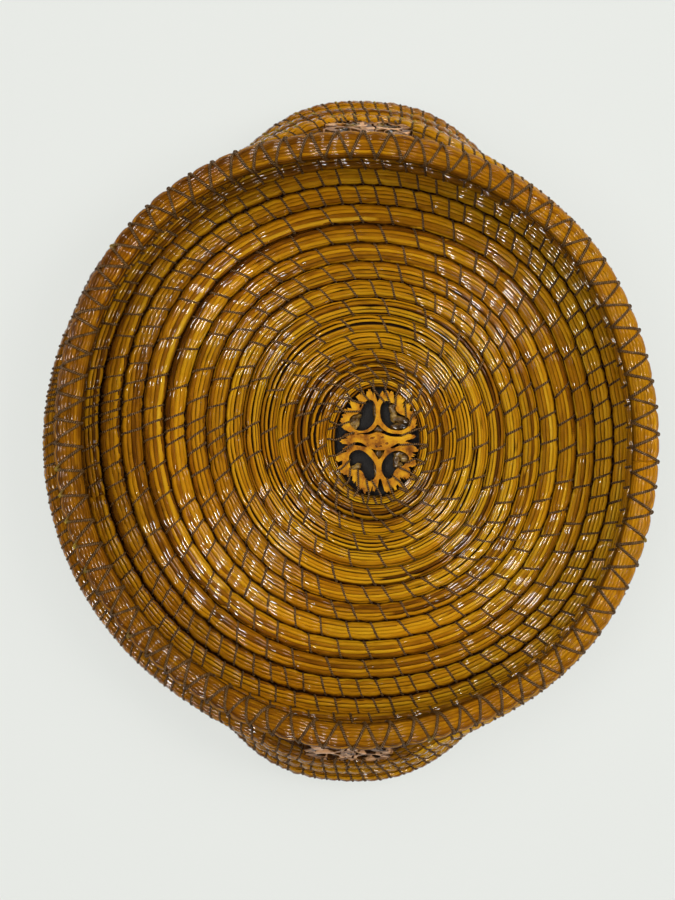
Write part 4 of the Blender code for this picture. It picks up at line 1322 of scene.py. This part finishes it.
* * *
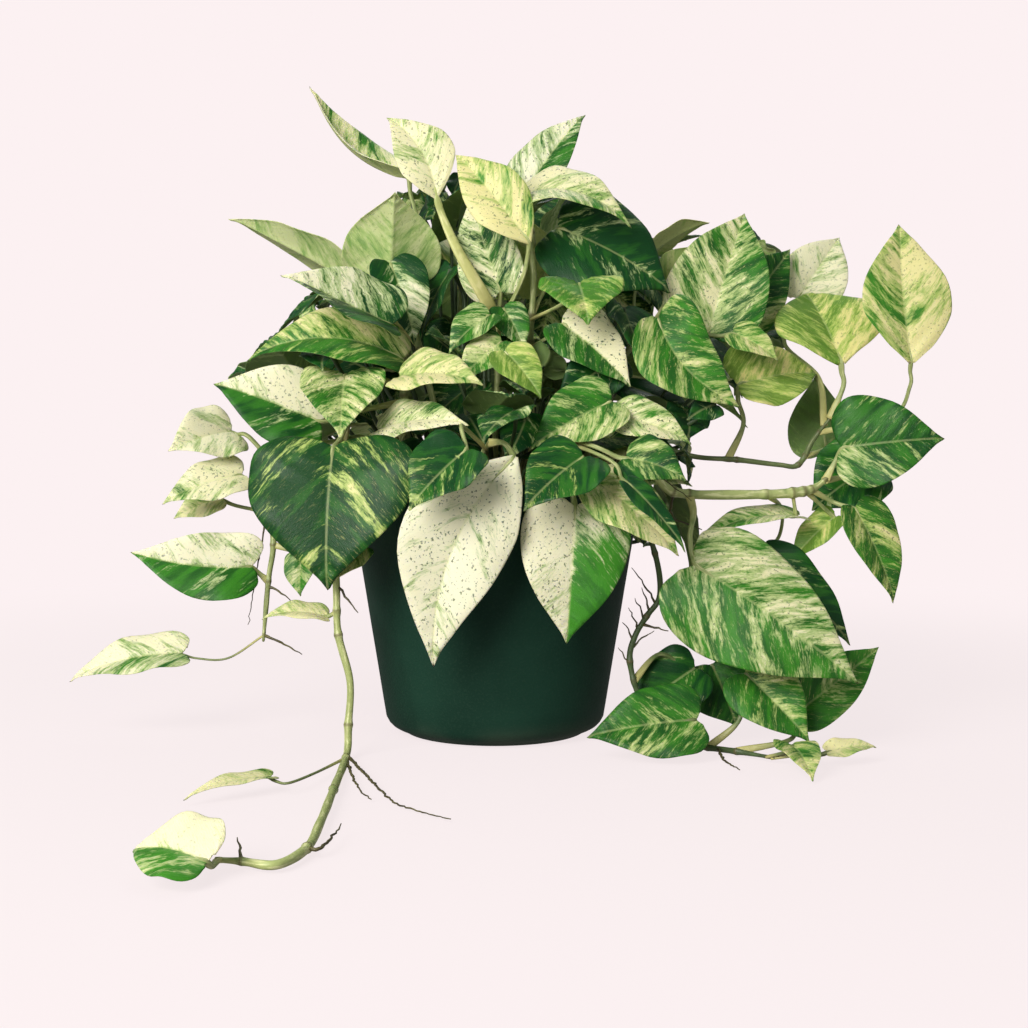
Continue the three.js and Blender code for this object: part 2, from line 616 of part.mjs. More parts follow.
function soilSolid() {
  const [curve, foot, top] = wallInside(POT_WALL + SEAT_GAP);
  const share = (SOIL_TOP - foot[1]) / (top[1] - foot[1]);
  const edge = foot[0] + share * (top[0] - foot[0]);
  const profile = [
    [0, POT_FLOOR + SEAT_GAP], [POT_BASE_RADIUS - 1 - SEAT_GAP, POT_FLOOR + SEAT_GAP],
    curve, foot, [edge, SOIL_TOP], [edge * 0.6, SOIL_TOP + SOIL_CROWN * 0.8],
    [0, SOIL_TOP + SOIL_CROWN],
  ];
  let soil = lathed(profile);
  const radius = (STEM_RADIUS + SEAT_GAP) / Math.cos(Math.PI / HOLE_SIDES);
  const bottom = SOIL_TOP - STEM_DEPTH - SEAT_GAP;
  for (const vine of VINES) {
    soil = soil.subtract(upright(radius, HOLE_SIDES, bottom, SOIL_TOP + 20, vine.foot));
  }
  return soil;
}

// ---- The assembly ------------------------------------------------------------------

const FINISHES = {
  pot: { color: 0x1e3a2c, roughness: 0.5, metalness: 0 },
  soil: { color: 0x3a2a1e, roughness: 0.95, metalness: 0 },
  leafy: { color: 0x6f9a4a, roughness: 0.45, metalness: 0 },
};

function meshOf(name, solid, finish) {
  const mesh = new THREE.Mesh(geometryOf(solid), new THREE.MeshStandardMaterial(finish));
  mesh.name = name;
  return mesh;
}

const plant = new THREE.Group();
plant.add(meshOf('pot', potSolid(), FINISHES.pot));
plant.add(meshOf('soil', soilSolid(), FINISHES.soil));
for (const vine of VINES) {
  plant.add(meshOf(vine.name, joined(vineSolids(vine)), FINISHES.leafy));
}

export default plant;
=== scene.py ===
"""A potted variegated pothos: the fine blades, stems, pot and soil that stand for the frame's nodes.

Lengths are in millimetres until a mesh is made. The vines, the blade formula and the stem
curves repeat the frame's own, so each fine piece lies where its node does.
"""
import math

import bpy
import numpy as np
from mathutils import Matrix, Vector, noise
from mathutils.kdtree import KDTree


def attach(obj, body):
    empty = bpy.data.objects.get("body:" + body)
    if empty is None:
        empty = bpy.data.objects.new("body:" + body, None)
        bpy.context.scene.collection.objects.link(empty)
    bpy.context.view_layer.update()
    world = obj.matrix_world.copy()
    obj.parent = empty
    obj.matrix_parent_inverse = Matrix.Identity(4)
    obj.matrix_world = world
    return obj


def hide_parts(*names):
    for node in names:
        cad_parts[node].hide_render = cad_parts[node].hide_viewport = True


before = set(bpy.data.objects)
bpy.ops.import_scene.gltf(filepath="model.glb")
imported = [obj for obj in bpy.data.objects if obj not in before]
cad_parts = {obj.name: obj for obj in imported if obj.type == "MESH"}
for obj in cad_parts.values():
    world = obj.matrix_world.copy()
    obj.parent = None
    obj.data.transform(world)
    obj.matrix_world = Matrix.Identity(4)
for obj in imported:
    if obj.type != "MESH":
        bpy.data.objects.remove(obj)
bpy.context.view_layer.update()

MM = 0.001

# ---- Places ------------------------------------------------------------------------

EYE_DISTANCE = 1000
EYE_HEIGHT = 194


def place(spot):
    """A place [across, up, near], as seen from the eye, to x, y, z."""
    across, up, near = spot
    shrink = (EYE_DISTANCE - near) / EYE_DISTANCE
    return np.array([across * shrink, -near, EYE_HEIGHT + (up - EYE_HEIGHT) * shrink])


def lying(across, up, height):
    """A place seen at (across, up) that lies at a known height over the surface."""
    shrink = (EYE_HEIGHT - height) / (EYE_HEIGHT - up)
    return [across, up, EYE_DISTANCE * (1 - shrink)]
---
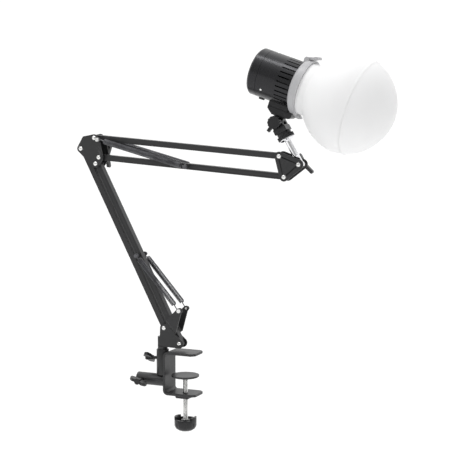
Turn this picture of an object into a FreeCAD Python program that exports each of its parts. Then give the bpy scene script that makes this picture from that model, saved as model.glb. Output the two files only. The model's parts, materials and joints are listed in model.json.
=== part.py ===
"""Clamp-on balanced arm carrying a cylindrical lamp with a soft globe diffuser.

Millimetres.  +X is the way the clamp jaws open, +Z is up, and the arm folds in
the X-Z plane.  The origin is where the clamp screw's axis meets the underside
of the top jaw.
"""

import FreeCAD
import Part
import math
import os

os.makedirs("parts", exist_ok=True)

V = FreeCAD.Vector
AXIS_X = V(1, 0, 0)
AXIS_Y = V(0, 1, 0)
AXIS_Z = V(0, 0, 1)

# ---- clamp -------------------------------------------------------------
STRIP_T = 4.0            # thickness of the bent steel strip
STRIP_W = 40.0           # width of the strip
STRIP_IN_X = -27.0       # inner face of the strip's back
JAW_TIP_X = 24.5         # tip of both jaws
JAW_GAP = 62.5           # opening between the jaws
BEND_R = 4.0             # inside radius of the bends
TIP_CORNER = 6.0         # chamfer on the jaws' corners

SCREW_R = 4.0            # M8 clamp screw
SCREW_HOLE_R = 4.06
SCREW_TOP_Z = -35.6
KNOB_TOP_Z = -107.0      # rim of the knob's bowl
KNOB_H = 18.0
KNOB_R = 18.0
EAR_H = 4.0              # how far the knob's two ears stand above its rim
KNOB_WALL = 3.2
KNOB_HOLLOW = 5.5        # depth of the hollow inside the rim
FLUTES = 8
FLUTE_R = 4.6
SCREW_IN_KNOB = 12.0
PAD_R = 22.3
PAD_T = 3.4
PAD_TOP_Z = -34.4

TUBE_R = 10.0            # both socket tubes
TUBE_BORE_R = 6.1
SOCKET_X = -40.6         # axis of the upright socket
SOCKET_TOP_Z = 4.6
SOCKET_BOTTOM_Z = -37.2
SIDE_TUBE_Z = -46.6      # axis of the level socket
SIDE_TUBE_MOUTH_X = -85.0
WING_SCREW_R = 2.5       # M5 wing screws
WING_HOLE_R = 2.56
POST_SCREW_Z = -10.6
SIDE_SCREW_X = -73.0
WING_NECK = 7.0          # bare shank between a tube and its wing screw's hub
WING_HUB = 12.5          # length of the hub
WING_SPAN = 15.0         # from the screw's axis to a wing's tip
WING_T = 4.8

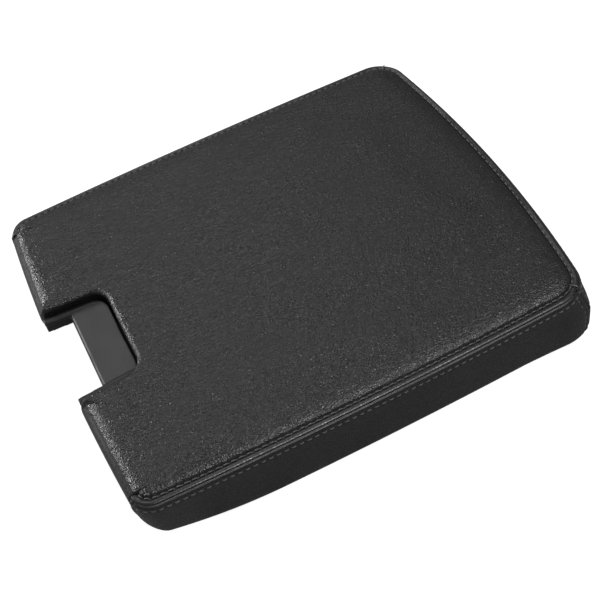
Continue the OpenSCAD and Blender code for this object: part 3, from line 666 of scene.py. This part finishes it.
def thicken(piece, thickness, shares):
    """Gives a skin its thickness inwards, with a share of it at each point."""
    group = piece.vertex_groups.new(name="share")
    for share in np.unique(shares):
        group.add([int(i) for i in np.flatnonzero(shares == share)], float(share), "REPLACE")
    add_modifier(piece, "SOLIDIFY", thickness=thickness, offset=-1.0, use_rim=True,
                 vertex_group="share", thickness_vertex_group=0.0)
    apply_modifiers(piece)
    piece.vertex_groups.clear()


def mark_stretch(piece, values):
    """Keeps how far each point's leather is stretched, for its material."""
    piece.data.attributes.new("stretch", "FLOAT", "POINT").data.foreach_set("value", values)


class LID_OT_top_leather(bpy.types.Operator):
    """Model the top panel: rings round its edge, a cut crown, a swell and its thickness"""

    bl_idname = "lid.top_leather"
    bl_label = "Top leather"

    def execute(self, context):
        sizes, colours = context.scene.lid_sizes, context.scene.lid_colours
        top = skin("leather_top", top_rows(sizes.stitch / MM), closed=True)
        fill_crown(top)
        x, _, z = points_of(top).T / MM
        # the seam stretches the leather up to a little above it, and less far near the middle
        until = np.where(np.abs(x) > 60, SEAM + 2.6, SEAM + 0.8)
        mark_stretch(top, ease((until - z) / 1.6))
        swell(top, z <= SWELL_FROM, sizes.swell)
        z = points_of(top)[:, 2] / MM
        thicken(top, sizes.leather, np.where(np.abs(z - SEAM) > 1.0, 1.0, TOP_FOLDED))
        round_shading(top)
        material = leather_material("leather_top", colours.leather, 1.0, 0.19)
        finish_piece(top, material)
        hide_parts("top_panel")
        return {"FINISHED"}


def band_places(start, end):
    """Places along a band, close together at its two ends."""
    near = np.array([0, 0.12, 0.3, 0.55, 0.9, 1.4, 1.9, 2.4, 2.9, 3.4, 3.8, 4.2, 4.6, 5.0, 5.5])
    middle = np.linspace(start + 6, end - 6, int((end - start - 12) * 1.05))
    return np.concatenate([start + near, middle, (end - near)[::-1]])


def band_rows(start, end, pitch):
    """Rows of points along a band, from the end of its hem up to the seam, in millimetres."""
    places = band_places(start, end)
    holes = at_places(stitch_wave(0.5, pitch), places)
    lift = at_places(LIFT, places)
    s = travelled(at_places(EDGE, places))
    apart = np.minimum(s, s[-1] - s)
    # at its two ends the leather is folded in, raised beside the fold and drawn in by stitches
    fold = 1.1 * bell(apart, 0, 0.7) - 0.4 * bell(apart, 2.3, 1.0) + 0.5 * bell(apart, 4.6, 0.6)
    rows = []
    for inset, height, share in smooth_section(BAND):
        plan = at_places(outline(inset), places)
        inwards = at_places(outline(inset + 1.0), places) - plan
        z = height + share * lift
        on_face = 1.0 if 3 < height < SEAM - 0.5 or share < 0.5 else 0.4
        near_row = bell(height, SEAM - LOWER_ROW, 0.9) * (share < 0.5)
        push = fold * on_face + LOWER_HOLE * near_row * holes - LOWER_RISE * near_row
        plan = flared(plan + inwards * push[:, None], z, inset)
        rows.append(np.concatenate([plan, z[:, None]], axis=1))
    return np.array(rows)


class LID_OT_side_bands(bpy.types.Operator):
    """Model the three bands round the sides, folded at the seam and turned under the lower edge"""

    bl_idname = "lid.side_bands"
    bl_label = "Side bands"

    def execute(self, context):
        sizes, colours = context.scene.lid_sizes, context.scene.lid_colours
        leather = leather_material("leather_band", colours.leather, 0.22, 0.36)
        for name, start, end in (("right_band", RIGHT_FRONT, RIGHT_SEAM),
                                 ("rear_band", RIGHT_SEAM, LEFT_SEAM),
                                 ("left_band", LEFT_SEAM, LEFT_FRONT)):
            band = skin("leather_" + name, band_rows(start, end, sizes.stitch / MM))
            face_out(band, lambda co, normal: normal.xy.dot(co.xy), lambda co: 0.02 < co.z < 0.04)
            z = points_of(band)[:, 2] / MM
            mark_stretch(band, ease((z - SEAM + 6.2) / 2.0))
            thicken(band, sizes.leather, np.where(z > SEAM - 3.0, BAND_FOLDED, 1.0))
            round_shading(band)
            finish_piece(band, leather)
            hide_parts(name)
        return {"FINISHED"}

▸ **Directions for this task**
Repeat the entries above verbatim, but only from the line that has "const plant = new THREE.Group();" down to the line that has "obj.matrix_world = world", inclusive.

▸ **Task solution**
const plant = new THREE.Group();
plant.add(meshOf('pot', potSolid(), FINISHES.pot));
plant.add(meshOf('soil', soilSolid(), FINISHES.soil));
for (const vine of VINES) {
  plant.add(meshOf(vine.name, joined(vineSolids(vine)), FINISHES.leafy));
}

export default plant;
=== scene.py ===
"""A potted variegated pothos: the fine blades, stems, pot and soil that stand for the frame's nodes.

Lengths are in millimetres until a mesh is made. The vines, the blade formula and the stem
curves repeat the frame's own, so each fine piece lies where its node does.
"""
import math

import bpy
import numpy as np
from mathutils import Matrix, Vector, noise
from mathutils.kdtree import KDTree


def attach(obj, body):
    empty = bpy.data.objects.get("body:" + body)
    if empty is None:
        empty = bpy.data.objects.new("body:" + body, None)
        bpy.context.scene.collection.objects.link(empty)
    bpy.context.view_layer.update()
    world = obj.matrix_world.copy()
    obj.parent = empty
    obj.matrix_parent_inverse = Matrix.Identity(4)
    obj.matrix_world = world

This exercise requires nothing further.